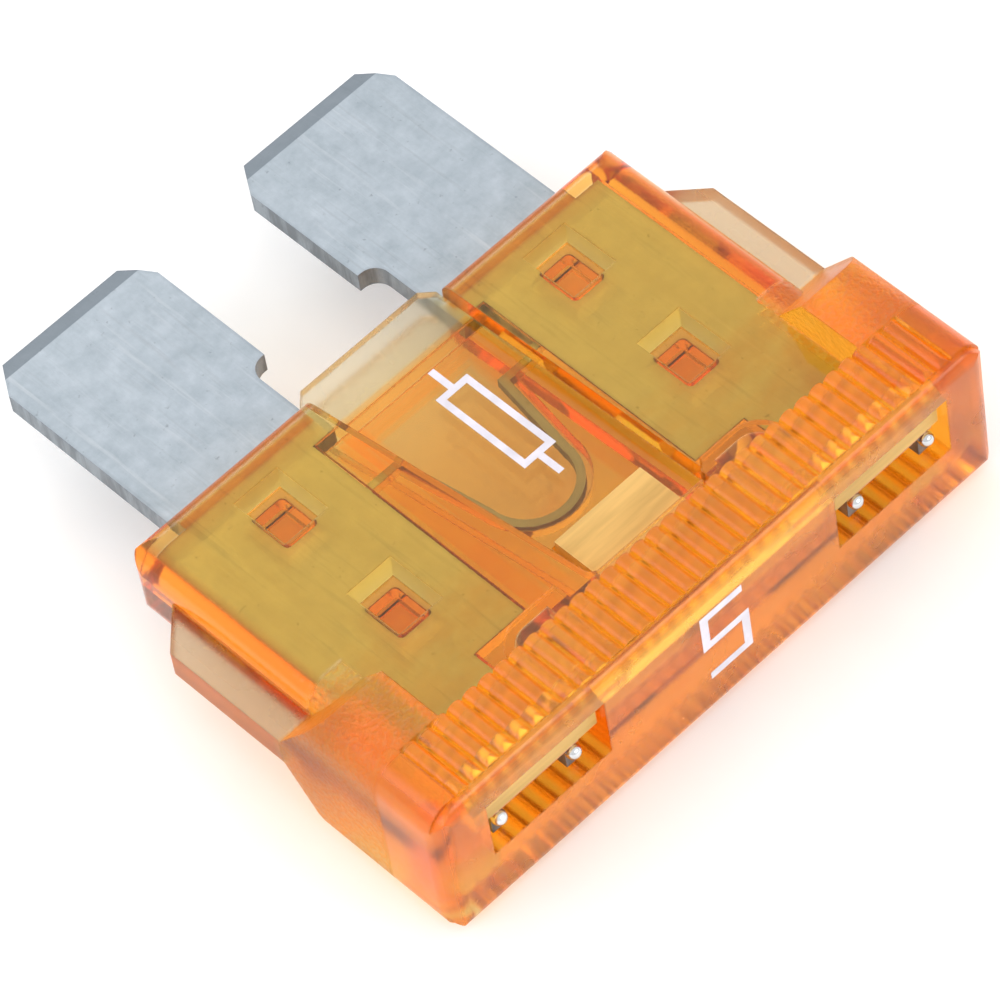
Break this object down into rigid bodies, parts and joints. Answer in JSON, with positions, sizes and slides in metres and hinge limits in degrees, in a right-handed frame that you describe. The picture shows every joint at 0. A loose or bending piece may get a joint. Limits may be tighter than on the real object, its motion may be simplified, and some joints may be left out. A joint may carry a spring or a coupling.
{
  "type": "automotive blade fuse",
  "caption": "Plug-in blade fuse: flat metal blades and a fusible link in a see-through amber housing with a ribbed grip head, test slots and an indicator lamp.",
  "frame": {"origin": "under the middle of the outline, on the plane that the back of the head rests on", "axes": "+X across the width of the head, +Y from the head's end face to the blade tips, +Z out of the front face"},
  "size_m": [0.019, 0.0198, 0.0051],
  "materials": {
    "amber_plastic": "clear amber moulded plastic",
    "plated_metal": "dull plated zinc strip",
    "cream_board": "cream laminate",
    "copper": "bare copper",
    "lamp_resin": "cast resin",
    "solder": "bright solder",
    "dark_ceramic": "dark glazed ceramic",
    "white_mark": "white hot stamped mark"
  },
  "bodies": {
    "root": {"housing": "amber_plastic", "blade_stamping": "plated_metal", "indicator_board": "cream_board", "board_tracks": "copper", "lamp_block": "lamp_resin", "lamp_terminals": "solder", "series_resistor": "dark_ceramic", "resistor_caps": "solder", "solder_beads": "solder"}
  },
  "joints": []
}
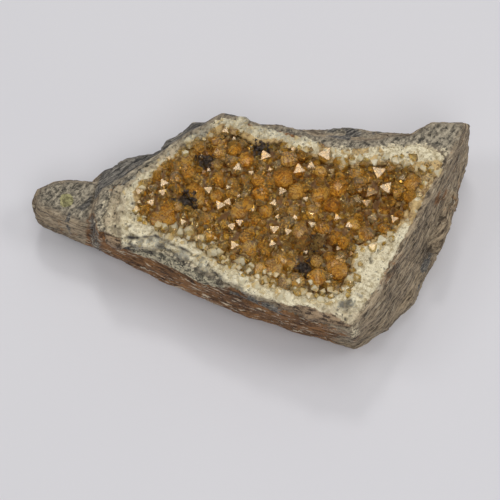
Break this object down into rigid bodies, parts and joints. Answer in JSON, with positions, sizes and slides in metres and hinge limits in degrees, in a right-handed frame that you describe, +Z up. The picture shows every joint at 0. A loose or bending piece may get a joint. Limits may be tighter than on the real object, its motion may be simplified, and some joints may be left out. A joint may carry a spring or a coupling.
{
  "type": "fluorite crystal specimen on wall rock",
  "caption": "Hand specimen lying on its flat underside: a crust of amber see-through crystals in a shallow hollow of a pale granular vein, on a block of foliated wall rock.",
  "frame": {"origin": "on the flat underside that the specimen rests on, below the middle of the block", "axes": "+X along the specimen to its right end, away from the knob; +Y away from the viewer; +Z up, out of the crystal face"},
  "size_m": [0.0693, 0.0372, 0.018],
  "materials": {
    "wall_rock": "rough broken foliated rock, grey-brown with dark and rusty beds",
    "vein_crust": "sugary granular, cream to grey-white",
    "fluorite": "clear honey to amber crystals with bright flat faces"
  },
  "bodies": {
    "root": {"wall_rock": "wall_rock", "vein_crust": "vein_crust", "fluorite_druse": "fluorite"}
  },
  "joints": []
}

·····

The entries above should be repeated exactly, every one of them.

• [TASK SOLUTION]
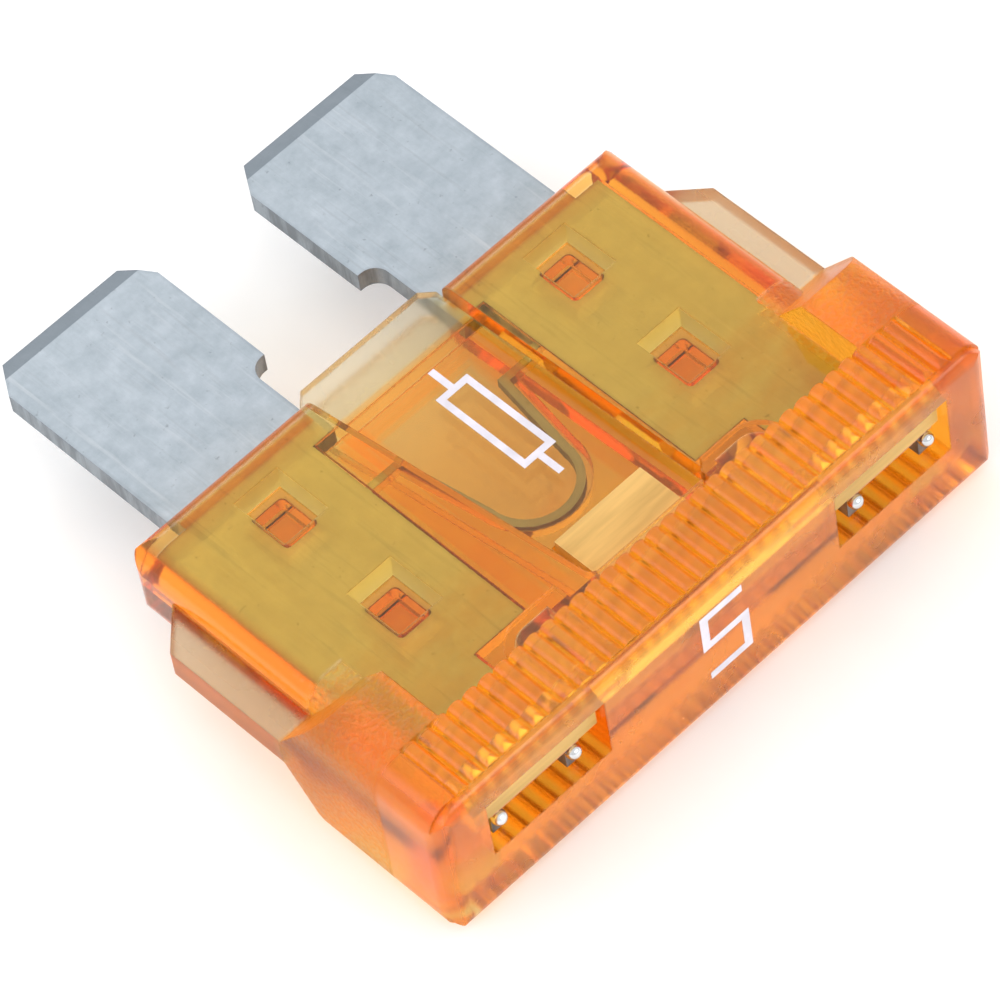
Break this object down into rigid bodies, parts and joints. Answer in JSON, with positions, sizes and slides in metres and hinge limits in degrees, in a right-handed frame that you describe. The picture shows every joint at 0. A loose or bending piece may get a joint. Limits may be tighter than on the real object, its motion may be simplified, and some joints may be left out. A joint may carry a spring or a coupling.
{
  "type": "automotive blade fuse",
  "caption": "Plug-in blade fuse: flat metal blades and a fusible link in a see-through amber housing with a ribbed grip head, test slots and an indicator lamp.",
  "frame": {"origin": "under the middle of the outline, on the plane that the back of the head rests on", "axes": "+X across the width of the head, +Y from the head's end face to the blade tips, +Z out of the front face"},
  "size_m": [0.019, 0.0198, 0.0051],
  "materials": {
    "amber_plastic": "clear amber moulded plastic",
    "plated_metal": "dull plated zinc strip",
    "cream_board": "cream laminate",
    "copper": "bare copper",
    "lamp_resin": "cast resin",
    "solder": "bright solder",
    "dark_ceramic": "dark glazed ceramic",
    "white_mark": "white hot stamped mark"
  },
  "bodies": {
    "root": {"housing": "amber_plastic", "blade_stamping": "plated_metal", "indicator_board": "cream_board", "board_tracks": "copper", "lamp_block": "lamp_resin", "lamp_terminals": "solder", "series_resistor": "dark_ceramic", "resistor_caps": "solder", "solder_beads": "solder"}
  },
  "joints": []
}
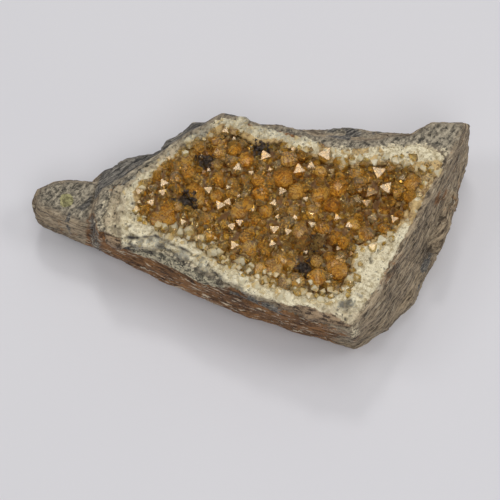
Break this object down into rigid bodies, parts and joints. Answer in JSON, with positions, sizes and slides in metres and hinge limits in degrees, in a right-handed frame that you describe, +Z up. The picture shows every joint at 0. A loose or bending piece may get a joint. Limits may be tighter than on the real object, its motion may be simplified, and some joints may be left out. A joint may carry a spring or a coupling.
{
  "type": "fluorite crystal specimen on wall rock",
  "caption": "Hand specimen lying on its flat underside: a crust of amber see-through crystals in a shallow hollow of a pale granular vein, on a block of foliated wall rock.",
  "frame": {"origin": "on the flat underside that the specimen rests on, below the middle of the block", "axes": "+X along the specimen to its right end, away from the knob; +Y away from the viewer; +Z up, out of the crystal face"},
  "size_m": [0.0693, 0.0372, 0.018],
  "materials": {
    "wall_rock": "rough broken foliated rock, grey-brown with dark and rusty beds",
    "vein_crust": "sugary granular, cream to grey-white",
    "fluorite": "clear honey to amber crystals with bright flat faces"
  },
  "bodies": {
    "root": {"wall_rock": "wall_rock", "vein_crust": "vein_crust", "fluorite_druse": "fluorite"}
  },
  "joints": []
}